++++ Supplied information

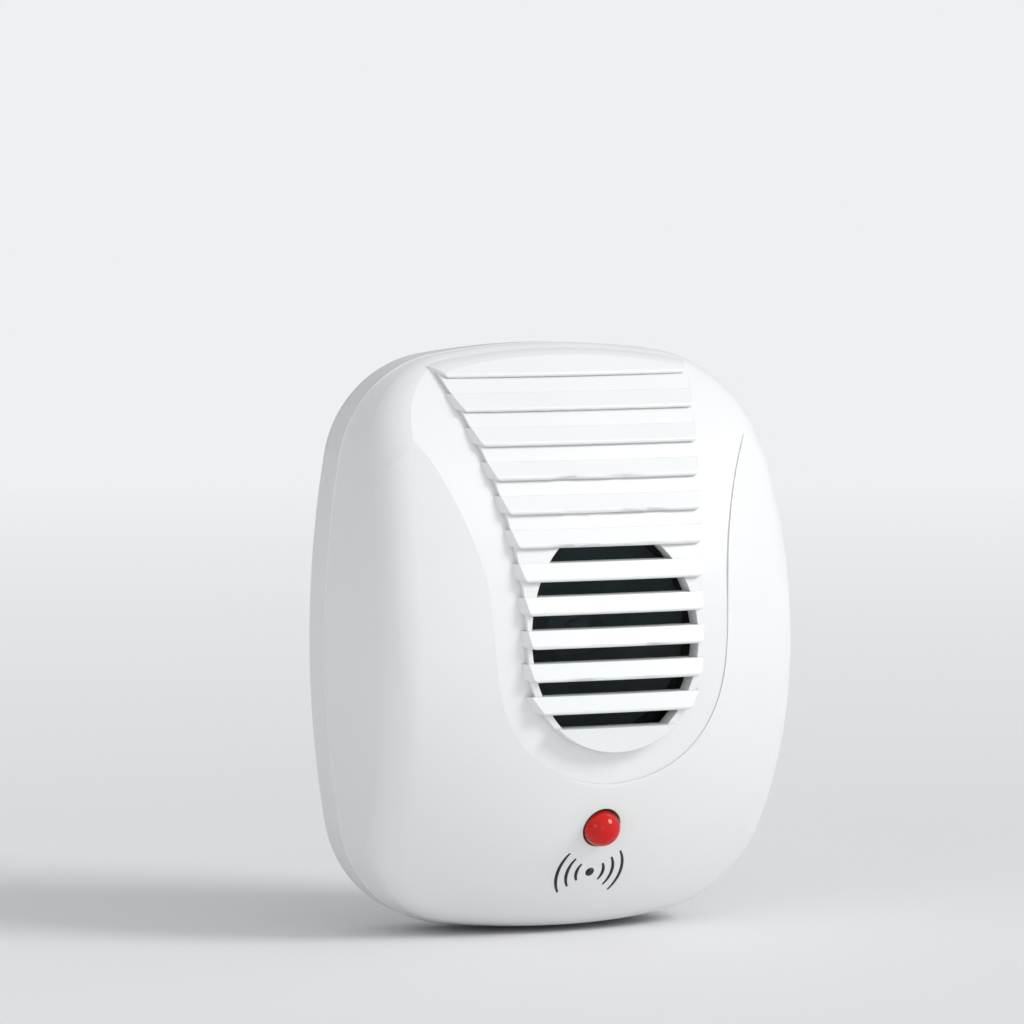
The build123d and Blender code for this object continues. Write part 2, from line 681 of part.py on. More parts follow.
def oscillator_chip():
    x, z = CHIP_SPOT
    plane = Plane(origin=(x, BOARD_FRONT - 0.6, z), x_dir=(1, 0, 0), z_dir=(0, -1, 0))
    body = extrude(plane * Rectangle(5.9, 9.6), 1.6)
    body += extrude(Plane(origin=(x, BOARD_FRONT - 2.2, z), x_dir=(1, 0, 0), z_dir=(0, -1, 0)) * Rectangle(6.3, 9.8),
                    1.7, taper=7)
    body -= rod(x, z + 4.9, -20, BOARD_FRONT - 3.2, 0.8)
    for side in (-1, 1):
        for k in range(4):
            pz = z + 2.54 * (k - 1.5)
            px = x + side * 3.81
            body += slab(min(x + side * 2.5, px), max(x + side * 2.5, px), BOARD_FRONT - 2.4, BOARD_FRONT - 2.1,
                         pz - 0.7, pz + 0.7)
            body += slab(px - 0.15, px + 0.15, BOARD_FRONT - 2.4, BOARD_FRONT - 0.6, pz - 0.7, pz + 0.7)
            body += slab(px - 0.15, px + 0.15, BOARD_FRONT - 0.8, LEAD_END, pz - 0.22, pz + 0.22)
    return body


def film_capacitor():
    x, z = FILM_CAP_SPOT
    plane = Plane(origin=(x, BOARD_FRONT - 0.3, z), x_dir=(1, 0, 0), z_dir=(0, -1, 0))
    block = extrude(plane * Rectangle(13, 5.4), 9.5)
    block = fillet(block.edges().group_by(Axis.Y)[0], 0.5)
    for px, pz in lead_spots(x, z, 0, 10.0):
        block += pin(px, pz, 0.5)
    return block


def filter_capacitor():
    """Electrolytic can with the rolled groove near its base and a scored top."""
    x, z = CAN_SPOT
    base = BOARD_FRONT - 0.2
    can = turned([
        (0, base), (3.8, base), (4.0, base - 0.3), (4.0, base - 1.3), (3.6, base - 1.7), (4.0, base - 2.1),
        (4.0, base - 11.2), (3.7, base - 11.5), (3.2, base - 11.5), (3.2, base - 11.3), (0, base - 11.3),
    ], x, z)
    for angle in (0, 60, 120):
        groove = Rotation(0, angle, 0) * Box(5.0, 0.3, 0.2)
        can -= Location((x, base - 11.3, z)) * groove
    for px, pz in lead_spots(x, z, 0, 3.5):
        can += pin(px, pz, 0.5)
    return can


def coil_core():
    x, z = COIL_SPOT
    base = BOARD_FRONT - 0.3
    core = turned([
        (0, base), (4.0, base), (4.0, base - 1.2), (2.0, base - 1.2), (2.0, base - 5.4),
        (4.0, base - 5.4), (4.0, base - 6.6), (0, base - 6.6),
    ], x, z)
    for px, pz in lead_spots(x, z, 90, 5.0):
        core += pin(px, pz, 0.6)
    return core


def coil_winding():
    """Enamelled wire wound between the core's flanges, as one ribbed sleeve."""
    x, z = COIL_SPOT
    base = BOARD_FRONT - 0.3
    turns = 9
    step = 4.1 / turns
    outline = [(2.02, base - 1.25)]
    for k in range(turns):
        y = base - 1.25 - k * step
        outline += [(3.45, y - 0.05), (3.62, y - step / 2), (3.45, y - step + 0.05)]
    outline.append((2.02, base - 1.25 - turns * step))
    return turned(outline, x, z)


def indicator_led():
    """Red 5 mm lamp: flanged lens with a domed tip."""
    seat = -25.2
    tip = seat - 7.5
    lens = rod(0, LED_Z, tip + LED_R, seat, LED_R) + rod(0, LED_Z, seat, seat + 1.0, LED_R + 0.4)
    lens += Location((0, tip + LED_R, LED_Z)) * Sphere(LED_R)
    for px, pz in lead_spots(0, LED_Z, 0, 2.54):
        lens -= rod(px, pz, seat - 2.0, seat + 2.0, LEAD_R)
    return lens


def led_leads():
    leads = [rod(px, pz, -26.4, LEAD_END, LEAD_R - 0.01) for px, pz in lead_spots(0, LED_Z, 0, 2.54)]
    return Compound(children=leads)


def led_spacer():
    """Tube that holds the lamp at its height above the board."""
    tube = rod(0, LED_Z, -24.15, BOARD_FRONT - 0.02, 2.6)
    for px, pz in lead_spots(0, LED_Z, 0, 2.54):
        tube -= rod(px, pz, -26, 0, LEAD_R + 0.1)
    return tube


# ---------------------------------------------------------------- tweeter
def foam_gasket():
    return rod(0, TWEETER_Z, -27.28, -26.52, 19.0) - rod(0, TWEETER_Z, -28, -26, 17.0)


def tweeter_frame():
    """Flanged basket with two ears; its front ring holds the diaphragm surround."""
    basket = turned([
        (16.6, -26.5), (19.6, -26.5), (19.6, -24.4), (17.6, -24.4), (14.2, -19.0), (9.0, -18.2),
        (9.0, -19.2), (13.6, -20.0), (16.6, -24.8),
    ], 0, TWEETER_Z)
    for x, z in TWEETER_SPOTS:
        side = 1 if x > 0 else -1
        ear = rod(x, z, -26.4, -24.45, 2.5) + slab(min(x, side * 18), max(x, side * 18), -26.4, -24.45,
                                                    z - 2.5, z + 2.5)
        basket += ear - rod(0, TWEETER_Z, -30, -20, 18.0)
    for x, z in TWEETER_SPOTS:
        basket -= rod(x, z, -28, -20, 0.95)
    return basket


def surround():
    """Soft rolled ring glued to the frame; the diaphragm's edge floats inside it."""
    return turned([
        (14.55, -25.1), (14.55, -25.5), (15.2, -26.1), (15.9, -26.1), (16.55, -25.5), (16.55, -24.9),
        (16.2, -24.9), (15.6, -25.6), (15.2, -25.6), (14.9, -25.1),
    ], 0, TWEETER_Z)


def diaphragm():
    """Thin cone with a round dust dome at its centre."""
    cone = turned([
        (0, -19.9), (3.2, -19.9), (4.2, -20.6), (14.5, -25.1), (14.5, -25.5), (4.2, -21.1), (2.3, -21.3), (0, -21.3),
    ], 0, TWEETER_Z)
    dome_ball = Location((0, -21.0, TWEETER_Z)) * Sphere(1.7)
    return cone + (dome_ball & slab(-5, 5, -30, -20.5, TWEETER_Z - 5, TWEETER_Z + 5))


def piezo_disc():
    return rod(0, TWEETER_Z, -19.88, -19.6, 7.0)


def piezo_ceramic():
    return rod(0, TWEETER_Z, -19.58, -19.35, 5.0)


def tweeter_cap():
    """Rear lid of the basket."""
    lid = turned([
        (0, -17.2), (10.6, -17.2), (11.0, -17.5), (11.0, -18.3), (8.9, -18.18), (8.9, -18.0), (0, -18.0),
    ], 0, TWEETER_Z)
    for x in (-5.0, 5.0):
        lid -= slab(x - 1.3, x + 1.3, -19, -16, TWEETER_Z + 3.75, TWEETER_Z + 4.35)
    return lid


def tweeter_tabs():
    tabs = []
    for x in (-5.0, 5.0):
        tab = slab(x - 1.2, x + 1.2, -18.6, -15.2, TWEETER_Z + 3.8, TWEETER_Z + 4.3)
        tabs.append(tab + slab(x - 1.6, x + 1.6, -18.6, -18.3, TWEETER_Z + 3.8, TWEETER_Z + 5.0))
    return Compound(children=tabs)


def tweeter_wire(side):
    """Wire from a tweeter tab to its pad near the board's top edge."""
    tab_x = side * 5.0
    tab_z = TWEETER_Z + 4.05
    pad_x = side * 1.6 - 0.6
    pad_z = -16.4
    return wire([(tab_x, -15.22, tab_z), (tab_x, -13.4, tab_z), (pad_x, -13.4, pad_z),
                 (pad_x, BOARD_FRONT - 0.02, pad_z)], 0.45, 1.0)


PARTS = {
    "front_cover": front_cover,
    "rear_cover": rear_cover,
    "rear_label": rear_label,
    "cover_screws": cover_screws,
    "blade_left": lambda: blade(-1),
    "blade_right": lambda: blade(1),
    "blade_carrier": blade_carrier,
    "carrier_screws": carrier_screws,
    "shrink_sleeves": sleeves,
    "line_wire": lambda: mains_wire(-1),
    "neutral_wire": lambda: mains_wire(1),
    "circuit_board": circuit_board,
    "board_screws": board_screws,
    "solder_joints": solder_joints,
    "fusible_resistor": fusible_resistor,
    "bleed_resistor": bleed_resistor,
    "dropper_capacitor": film_capacitor,
    "rectifier_diodes": rectifier_diodes,
    "zener_diode": zener_diode,
    "filter_capacitor": filter_capacitor,
    "oscillator_chip": oscillator_chip,
    "driver_transistors": driver_transistors,
    "carbon_resistors": carbon_resistors,
    "ceramic_capacitors": ceramic_capacitors,
    "coil_core": coil_core,
    "coil_winding": coil_winding,
    "indicator_led": indicator_led,
    "led_leads": led_leads,
    "led_spacer": led_spacer,
    "foam_gasket": foam_gasket,
    "tweeter_frame": tweeter_frame,
    "tweeter_surround": surround,
    "tweeter_diaphragm": diaphragm,
    "piezo_disc": piezo_disc,
    "piezo_ceramic": piezo_ceramic,
    "tweeter_cap": tweeter_cap,
    "tweeter_tabs": tweeter_tabs,
    "tweeter_wire_red": lambda: tweeter_wire(-1),
    "tweeter_wire_black": lambda: tweeter_wire(1),
    "tweeter_screws": tweeter_screws,
}

os.makedirs("parts", exist_ok=True)
for name, make in PARTS.items():
    export_step(make(), "parts/" + name + ".step")
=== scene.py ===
import json
import math

import bmesh
import bpy
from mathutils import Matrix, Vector


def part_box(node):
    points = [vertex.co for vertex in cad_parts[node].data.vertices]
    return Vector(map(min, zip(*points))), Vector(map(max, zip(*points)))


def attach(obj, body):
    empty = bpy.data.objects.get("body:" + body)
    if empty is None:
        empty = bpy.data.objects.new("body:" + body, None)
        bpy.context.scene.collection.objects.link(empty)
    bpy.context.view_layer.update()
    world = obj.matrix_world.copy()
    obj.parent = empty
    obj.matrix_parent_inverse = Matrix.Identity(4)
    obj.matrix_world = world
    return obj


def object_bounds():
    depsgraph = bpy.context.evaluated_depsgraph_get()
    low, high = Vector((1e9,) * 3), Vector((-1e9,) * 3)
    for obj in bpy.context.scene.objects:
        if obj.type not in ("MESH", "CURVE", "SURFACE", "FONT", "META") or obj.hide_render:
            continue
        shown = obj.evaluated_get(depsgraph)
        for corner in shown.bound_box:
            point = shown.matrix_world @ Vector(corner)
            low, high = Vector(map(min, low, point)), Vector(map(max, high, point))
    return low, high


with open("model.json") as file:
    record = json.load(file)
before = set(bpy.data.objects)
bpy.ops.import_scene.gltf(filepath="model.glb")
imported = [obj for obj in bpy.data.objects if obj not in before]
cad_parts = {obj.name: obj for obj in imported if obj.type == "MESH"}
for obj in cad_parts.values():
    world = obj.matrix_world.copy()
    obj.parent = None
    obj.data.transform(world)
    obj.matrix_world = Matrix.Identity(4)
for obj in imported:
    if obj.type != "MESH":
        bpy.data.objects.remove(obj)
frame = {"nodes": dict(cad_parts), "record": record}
CAD_BOX = [list(corner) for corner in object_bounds()]

MM = 0.001

# Case reference depths and heights, read from the frame.
FRONT_LOW, FRONT_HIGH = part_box("front_cover")
LED_LOW, LED_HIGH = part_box("indicator_led")
SEAM_Y = FRONT_HIGH[1]
CASE_MID_Z = (FRONT_LOW[2] + FRONT_HIGH[2]) / 2
LED_MID_Z = (LED_LOW[2] + LED_HIGH[2]) / 2

# The diaphragm's dust dome: its ball reaches this far, from a middle this far in front of the cone's back.
DOME_REACH = 1.75 * MM
DOME_DEPTH = 1.1 * MM
DOME_TONE = (0.13, 0.17, 0.18, 1.0)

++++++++

▶ Exercise goal:
Lines that include the word "Identity" are to be extracted from the data above.

▶ Output of the task:
    obj.matrix_parent_inverse = Matrix.Identity(4)
    obj.matrix_world = Matrix.Identity(4)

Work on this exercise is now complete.